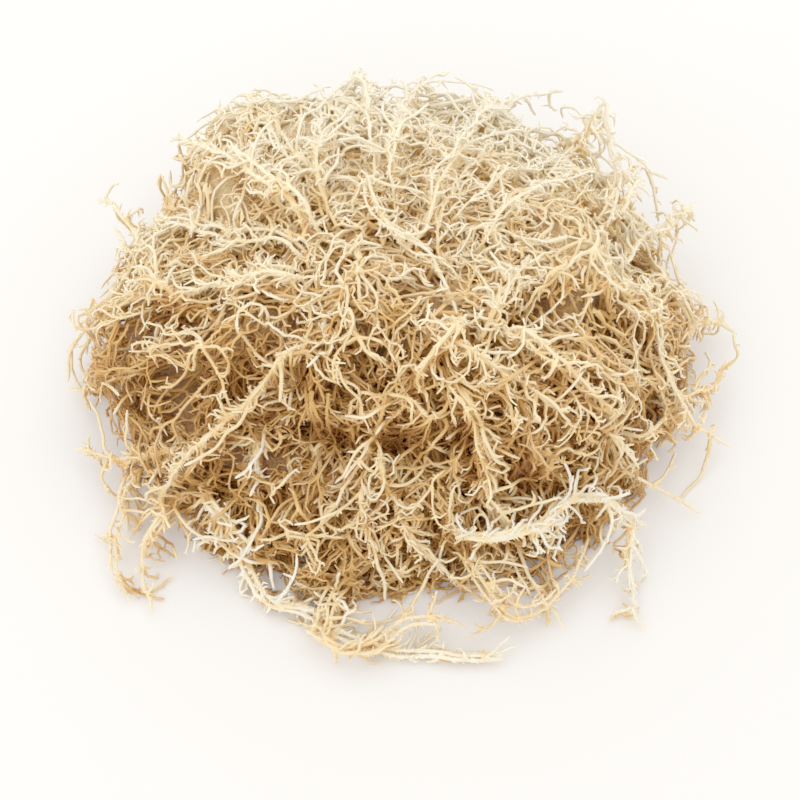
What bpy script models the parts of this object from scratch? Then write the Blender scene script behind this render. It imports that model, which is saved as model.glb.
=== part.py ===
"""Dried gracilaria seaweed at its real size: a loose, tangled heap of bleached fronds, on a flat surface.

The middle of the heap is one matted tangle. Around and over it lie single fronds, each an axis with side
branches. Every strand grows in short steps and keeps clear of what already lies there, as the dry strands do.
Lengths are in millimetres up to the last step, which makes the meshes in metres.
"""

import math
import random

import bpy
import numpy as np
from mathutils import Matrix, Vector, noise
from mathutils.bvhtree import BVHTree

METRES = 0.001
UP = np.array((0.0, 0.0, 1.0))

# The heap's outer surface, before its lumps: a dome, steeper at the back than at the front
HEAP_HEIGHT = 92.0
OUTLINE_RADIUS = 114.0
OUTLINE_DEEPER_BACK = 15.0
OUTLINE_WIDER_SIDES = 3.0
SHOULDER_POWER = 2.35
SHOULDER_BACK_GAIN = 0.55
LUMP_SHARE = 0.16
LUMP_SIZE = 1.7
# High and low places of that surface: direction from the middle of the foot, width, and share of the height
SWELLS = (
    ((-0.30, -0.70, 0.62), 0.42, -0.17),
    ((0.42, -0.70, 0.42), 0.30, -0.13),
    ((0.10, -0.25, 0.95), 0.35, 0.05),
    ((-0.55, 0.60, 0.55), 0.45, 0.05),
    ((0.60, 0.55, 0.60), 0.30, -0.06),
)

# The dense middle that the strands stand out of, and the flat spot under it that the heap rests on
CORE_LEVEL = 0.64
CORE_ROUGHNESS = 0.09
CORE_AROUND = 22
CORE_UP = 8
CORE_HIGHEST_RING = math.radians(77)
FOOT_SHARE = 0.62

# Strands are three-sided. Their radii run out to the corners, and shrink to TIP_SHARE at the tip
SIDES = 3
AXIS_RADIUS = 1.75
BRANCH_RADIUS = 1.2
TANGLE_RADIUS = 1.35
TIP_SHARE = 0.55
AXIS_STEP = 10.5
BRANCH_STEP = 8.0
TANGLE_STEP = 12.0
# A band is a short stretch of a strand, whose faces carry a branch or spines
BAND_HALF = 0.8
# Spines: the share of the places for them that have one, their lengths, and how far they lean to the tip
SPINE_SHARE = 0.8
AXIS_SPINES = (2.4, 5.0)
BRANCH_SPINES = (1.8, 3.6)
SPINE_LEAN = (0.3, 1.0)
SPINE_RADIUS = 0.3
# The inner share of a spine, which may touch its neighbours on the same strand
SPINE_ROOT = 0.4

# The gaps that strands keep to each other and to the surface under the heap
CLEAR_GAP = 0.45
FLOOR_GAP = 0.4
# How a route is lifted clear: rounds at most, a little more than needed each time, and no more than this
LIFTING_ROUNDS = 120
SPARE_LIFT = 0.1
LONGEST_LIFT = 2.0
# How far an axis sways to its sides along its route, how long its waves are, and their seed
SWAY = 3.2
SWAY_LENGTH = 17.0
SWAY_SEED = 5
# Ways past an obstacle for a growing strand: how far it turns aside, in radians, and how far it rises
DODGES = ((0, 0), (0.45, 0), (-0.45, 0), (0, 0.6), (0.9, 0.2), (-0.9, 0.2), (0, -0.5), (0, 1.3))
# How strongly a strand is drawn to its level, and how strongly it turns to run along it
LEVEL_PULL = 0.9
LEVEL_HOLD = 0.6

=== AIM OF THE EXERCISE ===
Write out the material exactly as given.

=== SOLUTION TO THIS TASK ===
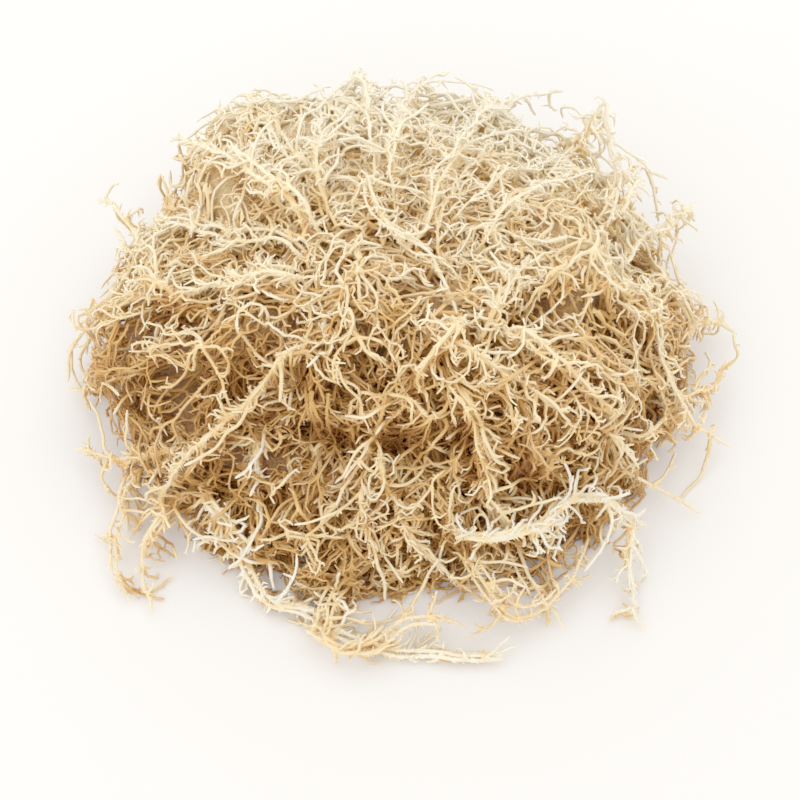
What bpy script models the parts of this object from scratch? Then write the Blender scene script behind this render. It imports that model, which is saved as model.glb.
=== part.py ===
"""Dried gracilaria seaweed at its real size: a loose, tangled heap of bleached fronds, on a flat surface.

The middle of the heap is one matted tangle. Around and over it lie single fronds, each an axis with side
branches. Every strand grows in short steps and keeps clear of what already lies there, as the dry strands do.
Lengths are in millimetres up to the last step, which makes the meshes in metres.
"""

import math
import random

import bpy
import numpy as np
from mathutils import Matrix, Vector, noise
from mathutils.bvhtree import BVHTree

METRES = 0.001
UP = np.array((0.0, 0.0, 1.0))

# The heap's outer surface, before its lumps: a dome, steeper at the back than at the front
HEAP_HEIGHT = 92.0
OUTLINE_RADIUS = 114.0
OUTLINE_DEEPER_BACK = 15.0
OUTLINE_WIDER_SIDES = 3.0
SHOULDER_POWER = 2.35
SHOULDER_BACK_GAIN = 0.55
LUMP_SHARE = 0.16
LUMP_SIZE = 1.7
# High and low places of that surface: direction from the middle of the foot, width, and share of the height
SWELLS = (
    ((-0.30, -0.70, 0.62), 0.42, -0.17),
    ((0.42, -0.70, 0.42), 0.30, -0.13),
    ((0.10, -0.25, 0.95), 0.35, 0.05),
    ((-0.55, 0.60, 0.55), 0.45, 0.05),
    ((0.60, 0.55, 0.60), 0.30, -0.06),
)

# The dense middle that the strands stand out of, and the flat spot under it that the heap rests on
CORE_LEVEL = 0.64
CORE_ROUGHNESS = 0.09
CORE_AROUND = 22
CORE_UP = 8
CORE_HIGHEST_RING = math.radians(77)
FOOT_SHARE = 0.62

# Strands are three-sided. Their radii run out to the corners, and shrink to TIP_SHARE at the tip
SIDES = 3
AXIS_RADIUS = 1.75
BRANCH_RADIUS = 1.2
TANGLE_RADIUS = 1.35
TIP_SHARE = 0.55
AXIS_STEP = 10.5
BRANCH_STEP = 8.0
TANGLE_STEP = 12.0
# A band is a short stretch of a strand, whose faces carry a branch or spines
BAND_HALF = 0.8
# Spines: the share of the places for them that have one, their lengths, and how far they lean to the tip
SPINE_SHARE = 0.8
AXIS_SPINES = (2.4, 5.0)
BRANCH_SPINES = (1.8, 3.6)
SPINE_LEAN = (0.3, 1.0)
SPINE_RADIUS = 0.3
# The inner share of a spine, which may touch its neighbours on the same strand
SPINE_ROOT = 0.4

# The gaps that strands keep to each other and to the surface under the heap
CLEAR_GAP = 0.45
FLOOR_GAP = 0.4
# How a route is lifted clear: rounds at most, a little more than needed each time, and no more than this
LIFTING_ROUNDS = 120
SPARE_LIFT = 0.1
LONGEST_LIFT = 2.0
# How far an axis sways to its sides along its route, how long its waves are, and their seed
SWAY = 3.2
SWAY_LENGTH = 17.0
SWAY_SEED = 5
# Ways past an obstacle for a growing strand: how far it turns aside, in radians, and how far it rises
DODGES = ((0, 0), (0.45, 0), (-0.45, 0), (0, 0.6), (0.9, 0.2), (-0.9, 0.2), (0, -0.5), (0, 1.3))
# How strongly a strand is drawn to its level, and how strongly it turns to run along it
LEVEL_PULL = 0.9
LEVEL_HOLD = 0.6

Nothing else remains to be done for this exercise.